Governor alone can not be held responsible for the ‘shortened distance’ between Chashma Shahi and Nawa-e-Subah. He can not be expected to proactively function like a leader of the Opposition. It was none other than Mr Vohra who returned the file to the Civil Secretariat in 2009 when the ruling coalition submitted recommendations for appointing two of the retired judges of J&K High Court as Members of the State Accountability Commission. It was duly pointed out to Chief Minister that the Leader of the Opposition, who happened to be a member of the selection committee, could not be bulldozed in the matter of such recommendations.

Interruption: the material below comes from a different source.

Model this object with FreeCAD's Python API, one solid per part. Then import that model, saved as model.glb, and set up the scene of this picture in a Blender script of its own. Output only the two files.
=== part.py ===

Clearly, the ball of agitating the issues of propriety and morality in the SVC appointments is lying in the court of the principal Opposition party. It has got to push the merit of its argument without restricting itself to individual bias and hatred or wild allegations. Now that it has questioned why Supreme Court’s directions, passed in PJ Thomas case, were being “brazenly ignored” in J&K, it has to convince Raj Bhawan how appointment of CVC was far wider an issue than the bureaucratic exercise of appointing an executive engineer. PDP’s flexibility or silence at this stage could be potentially harmful to its image and interest.

On the other hand, Government too has built considerable prestige on its recommendations. As desired by law, it has to convince Governor on the ‘deficiency of merit’ in the opposition member’s dissent. Crucially at a time when voices are rising for a “locally elected” Governor and the demand has been upheld by the Centre’s interlocutors in their report, Mr Vohra has got to assess all pros and cons of accepting and rejecting the Government’s recommendations as well as the opposition’s dissent thereto. One thing is clear that the man at Raj Bhawan can not be seen to be taking cues from the political and bureaucratic corridors in New Delhi or Srinagar. It is none other than Mr Vohra who can define whether his Government had a real commitment to fight corruption or the institutions were simply being created for post-retirement rehabilitation of his regime’s blue-eyed officials.